══ Recorded information

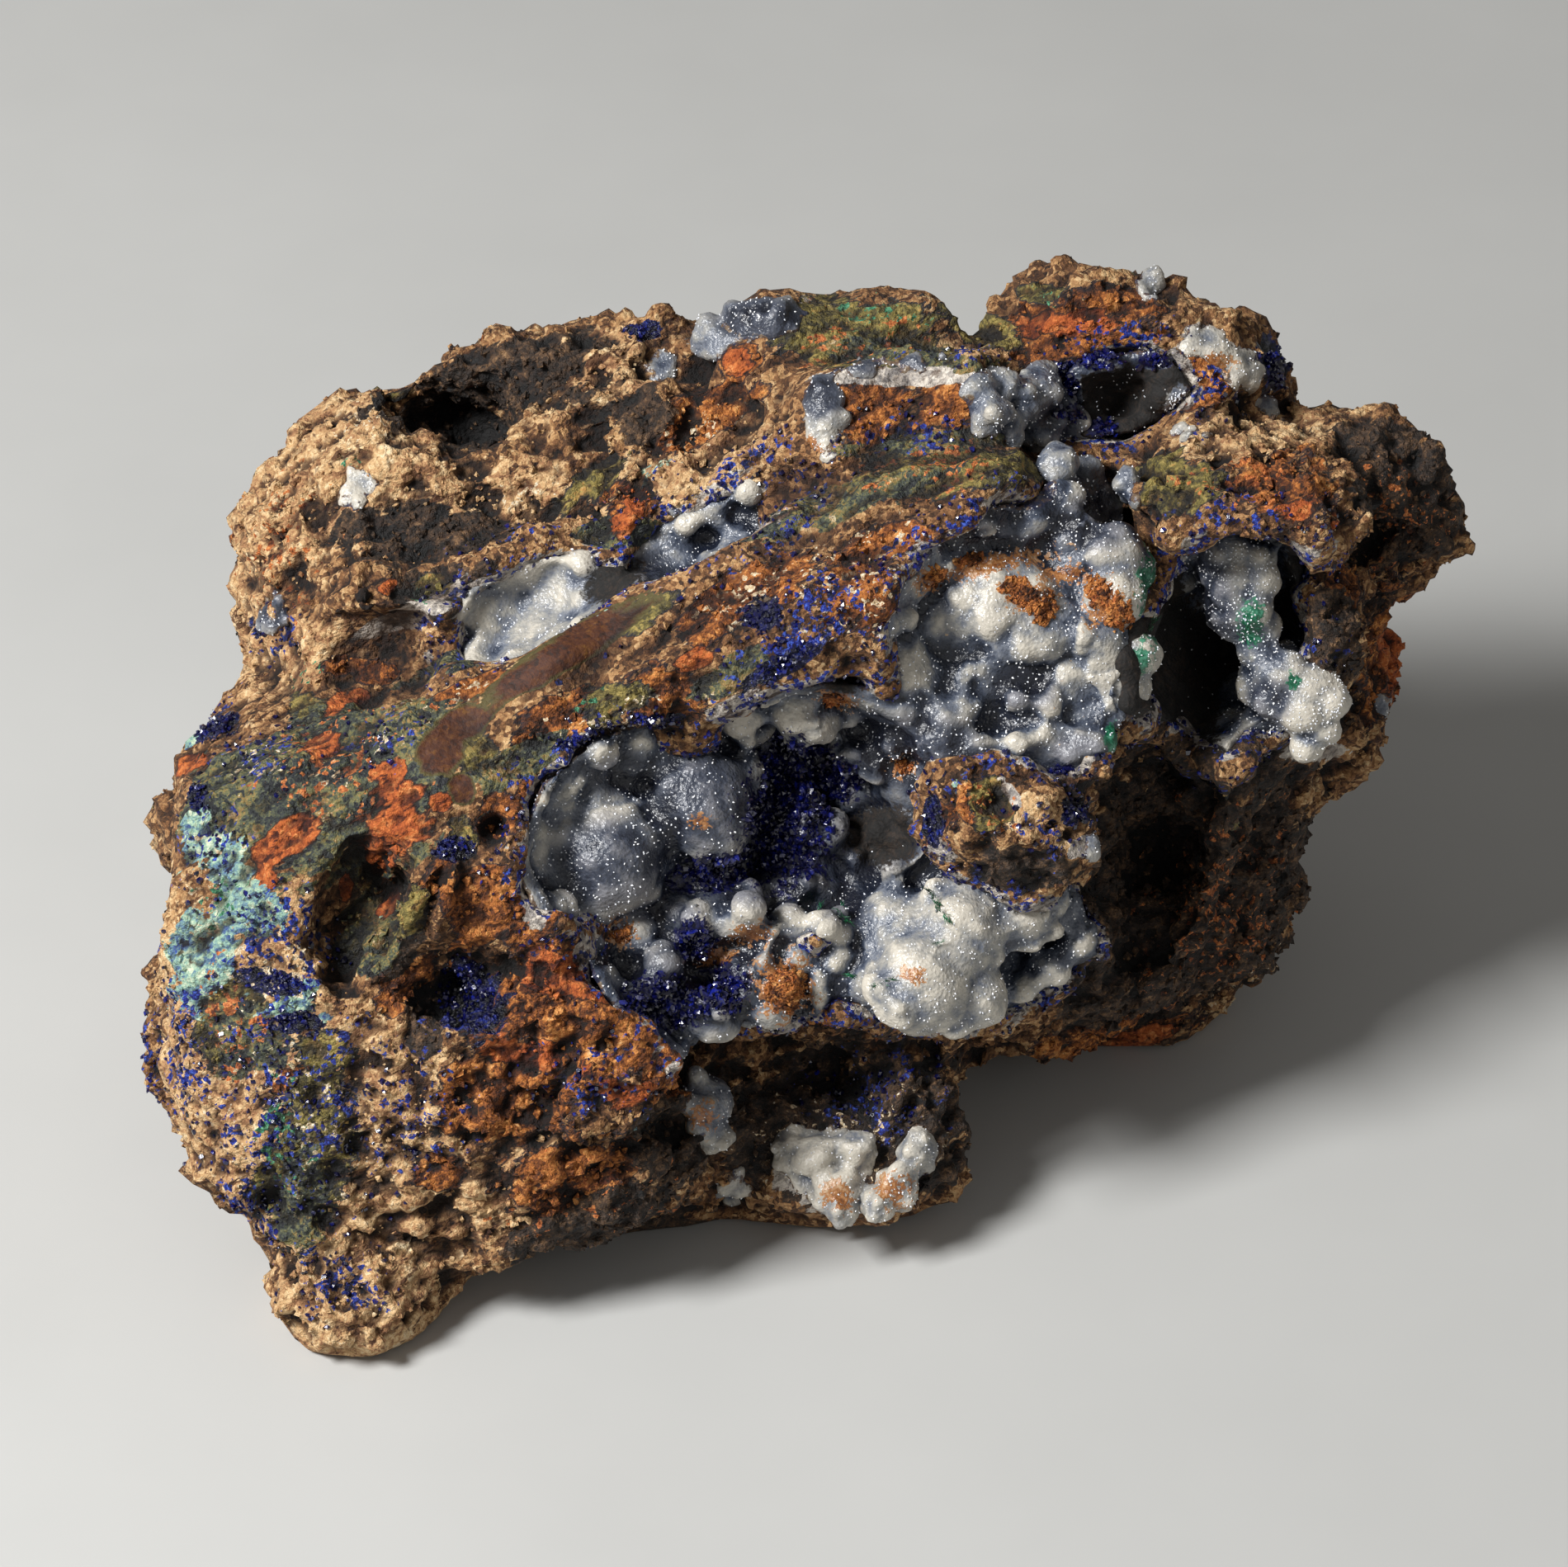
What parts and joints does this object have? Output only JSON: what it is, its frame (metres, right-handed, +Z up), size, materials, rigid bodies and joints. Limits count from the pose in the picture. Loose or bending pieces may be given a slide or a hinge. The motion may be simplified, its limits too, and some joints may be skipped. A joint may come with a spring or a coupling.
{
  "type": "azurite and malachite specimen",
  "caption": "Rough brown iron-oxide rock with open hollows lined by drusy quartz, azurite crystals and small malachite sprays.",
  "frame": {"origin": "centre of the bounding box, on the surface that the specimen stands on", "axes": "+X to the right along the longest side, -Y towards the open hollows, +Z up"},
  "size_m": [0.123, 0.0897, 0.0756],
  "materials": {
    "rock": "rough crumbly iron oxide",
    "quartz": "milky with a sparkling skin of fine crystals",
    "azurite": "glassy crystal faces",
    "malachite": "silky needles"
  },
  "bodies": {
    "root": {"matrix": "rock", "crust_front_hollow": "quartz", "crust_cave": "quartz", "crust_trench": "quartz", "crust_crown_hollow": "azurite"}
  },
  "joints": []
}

════

Every line above should be written out again exactly as it stands.

» **The answer**:
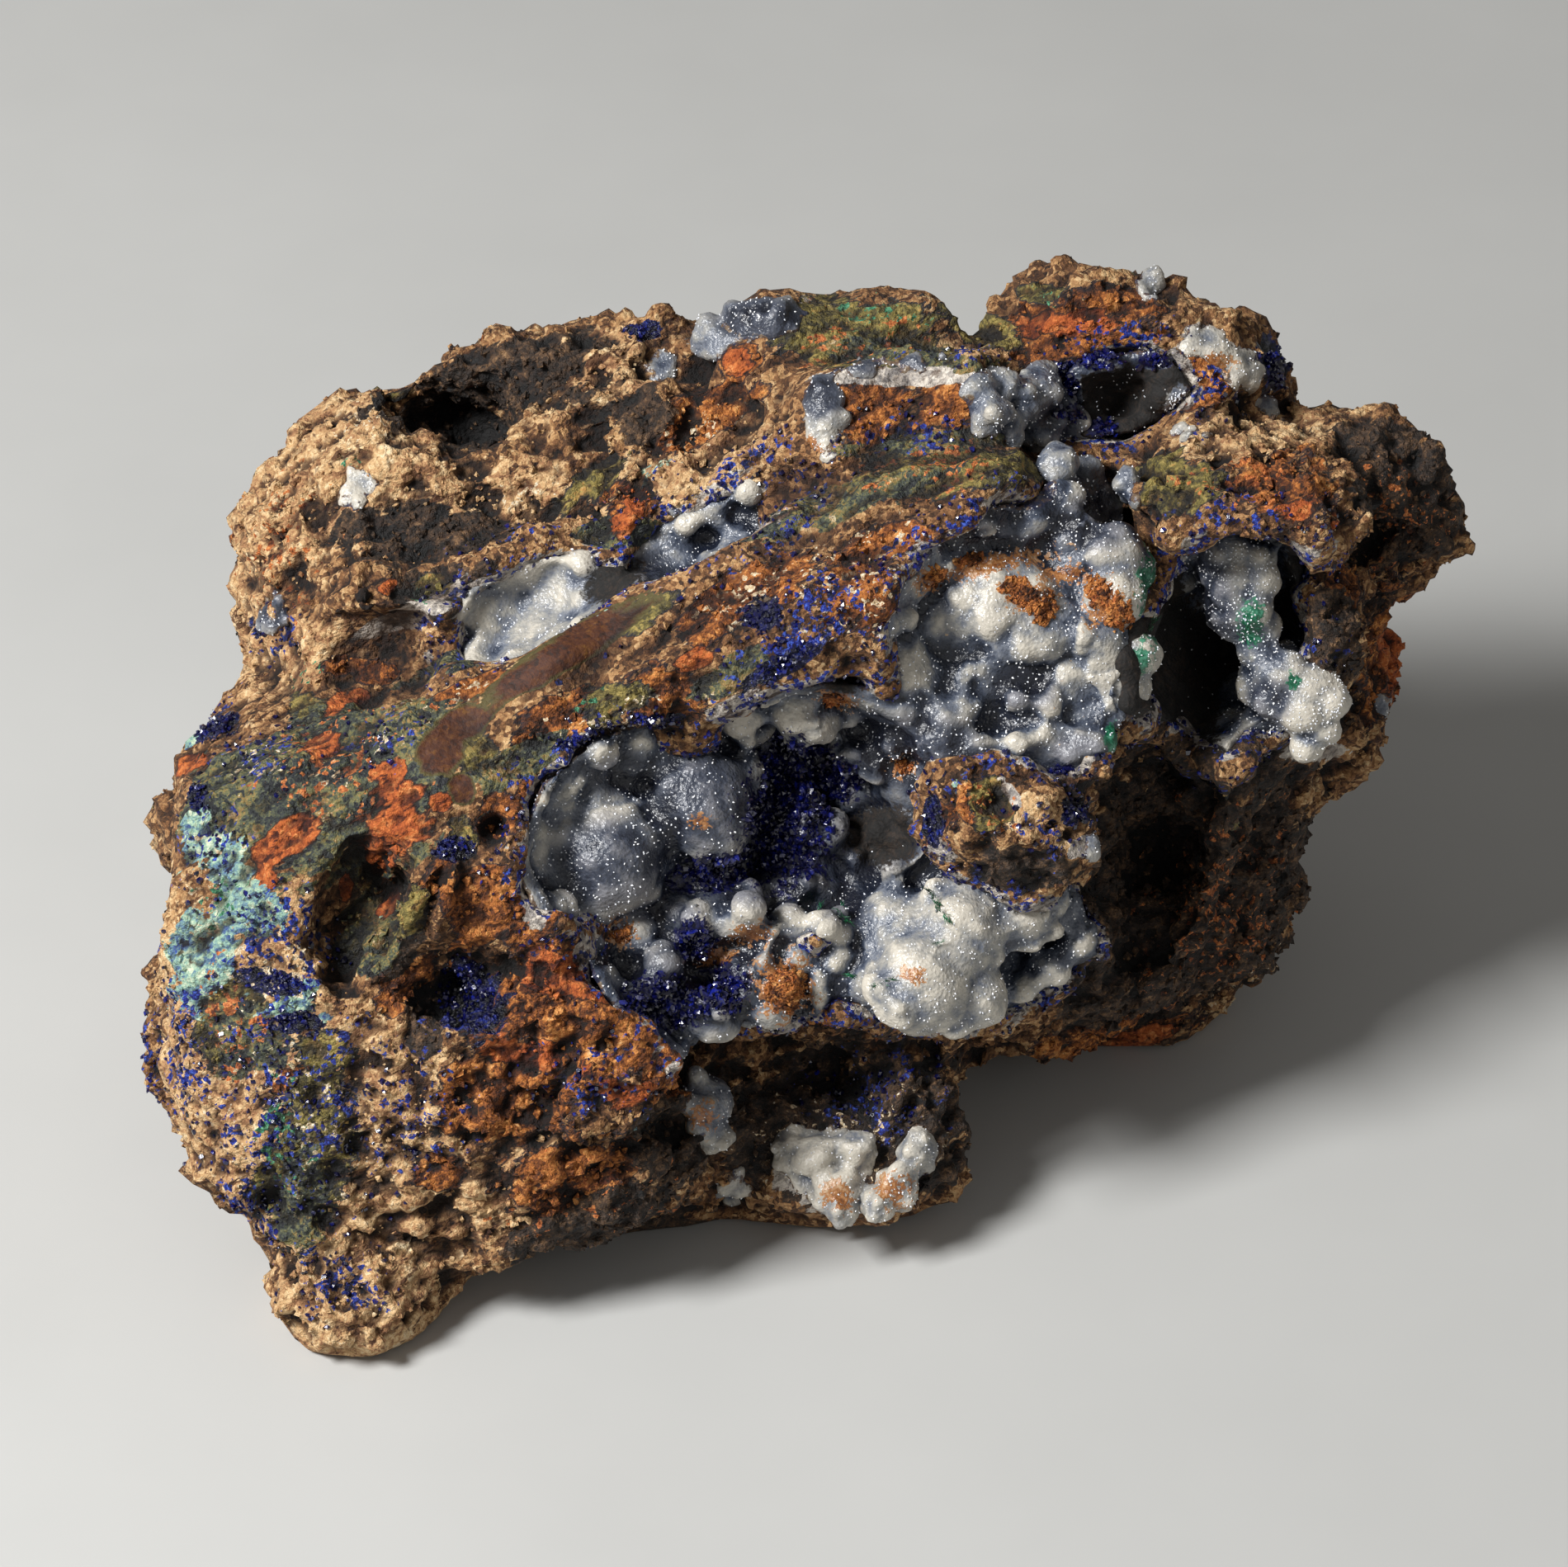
What parts and joints does this object have? Output only JSON: what it is, its frame (metres, right-handed, +Z up), size, materials, rigid bodies and joints. Limits count from the pose in the picture. Loose or bending pieces may be given a slide or a hinge. The motion may be simplified, its limits too, and some joints may be skipped. A joint may come with a spring or a coupling.
{
  "type": "azurite and malachite specimen",
  "caption": "Rough brown iron-oxide rock with open hollows lined by drusy quartz, azurite crystals and small malachite sprays.",
  "frame": {"origin": "centre of the bounding box, on the surface that the specimen stands on", "axes": "+X to the right along the longest side, -Y towards the open hollows, +Z up"},
  "size_m": [0.123, 0.0897, 0.0756],
  "materials": {
    "rock": "rough crumbly iron oxide",
    "quartz": "milky with a sparkling skin of fine crystals",
    "azurite": "glassy crystal faces",
    "malachite": "silky needles"
  },
  "bodies": {
    "root": {"matrix": "rock", "crust_front_hollow": "quartz", "crust_cave": "quartz", "crust_trench": "quartz", "crust_crown_hollow": "azurite"}
  },
  "joints": []
}